Given problem:
Collect all lines below with the string "piece".

--- Begin Provided records ---

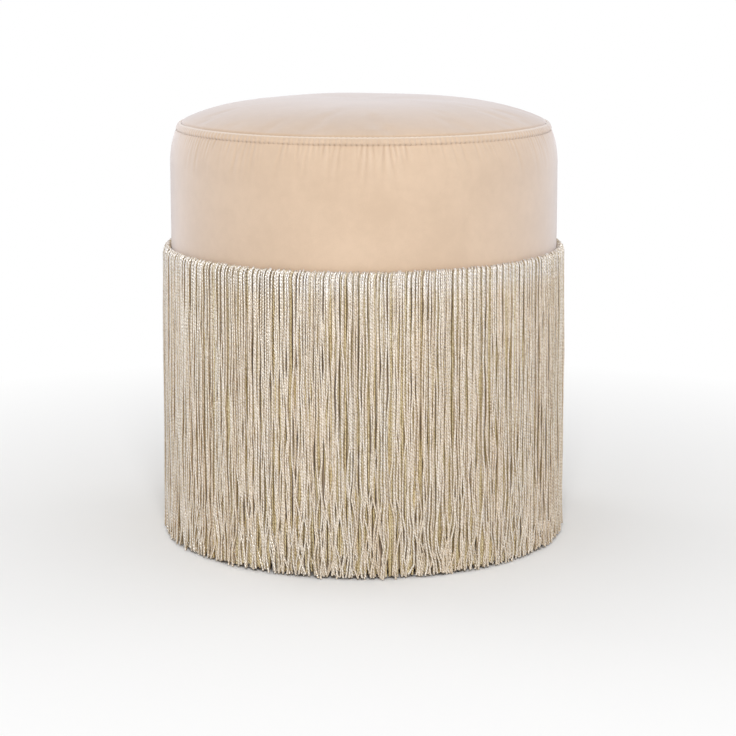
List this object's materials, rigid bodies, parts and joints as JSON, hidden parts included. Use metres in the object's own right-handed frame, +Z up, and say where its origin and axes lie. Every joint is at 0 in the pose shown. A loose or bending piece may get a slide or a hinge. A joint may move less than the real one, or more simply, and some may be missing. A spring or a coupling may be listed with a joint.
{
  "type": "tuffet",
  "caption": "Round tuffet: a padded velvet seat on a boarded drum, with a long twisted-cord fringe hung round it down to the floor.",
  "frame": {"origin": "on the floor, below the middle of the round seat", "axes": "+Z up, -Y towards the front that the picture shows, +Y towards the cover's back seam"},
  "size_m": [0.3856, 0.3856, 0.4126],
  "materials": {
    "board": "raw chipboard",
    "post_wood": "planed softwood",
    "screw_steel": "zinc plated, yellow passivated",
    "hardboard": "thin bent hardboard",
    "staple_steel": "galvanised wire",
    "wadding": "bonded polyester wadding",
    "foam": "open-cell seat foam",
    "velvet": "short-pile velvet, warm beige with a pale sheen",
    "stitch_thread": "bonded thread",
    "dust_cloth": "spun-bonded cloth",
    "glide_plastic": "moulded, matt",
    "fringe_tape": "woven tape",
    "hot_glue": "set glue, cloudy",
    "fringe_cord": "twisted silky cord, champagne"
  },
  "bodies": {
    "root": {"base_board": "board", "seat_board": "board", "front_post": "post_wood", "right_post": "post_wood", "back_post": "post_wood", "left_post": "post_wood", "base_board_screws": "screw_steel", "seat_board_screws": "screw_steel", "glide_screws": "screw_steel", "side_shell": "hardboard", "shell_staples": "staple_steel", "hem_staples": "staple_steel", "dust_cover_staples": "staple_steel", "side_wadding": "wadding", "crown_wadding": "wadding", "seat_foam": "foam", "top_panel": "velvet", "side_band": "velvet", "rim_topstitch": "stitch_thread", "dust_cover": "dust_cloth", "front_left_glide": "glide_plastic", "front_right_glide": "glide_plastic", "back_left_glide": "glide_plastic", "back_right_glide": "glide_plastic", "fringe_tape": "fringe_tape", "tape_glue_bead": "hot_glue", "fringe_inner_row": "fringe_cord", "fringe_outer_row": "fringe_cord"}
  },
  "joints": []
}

--- End Provided records ---
--- Begin Provided records ---

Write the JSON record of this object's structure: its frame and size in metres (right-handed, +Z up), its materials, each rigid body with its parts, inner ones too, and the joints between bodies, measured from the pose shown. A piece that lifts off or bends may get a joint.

--- End Provided records ---

Response:
List this object's materials, rigid bodies, parts and joints as JSON, hidden parts included. Use metres in the object's own right-handed frame, +Z up, and say where its origin and axes lie. Every joint is at 0 in the pose shown. A loose or bending piece may get a slide or a hinge. A joint may move less than the real one, or more simply, and some may be missing. A spring or a coupling may be listed with a joint.
Write the JSON record of this object's structure: its frame and size in metres (right-handed, +Z up), its materials, each rigid body with its parts, inner ones too, and the joints between bodies, measured from the pose shown. A piece that lifts off or bends may get a joint.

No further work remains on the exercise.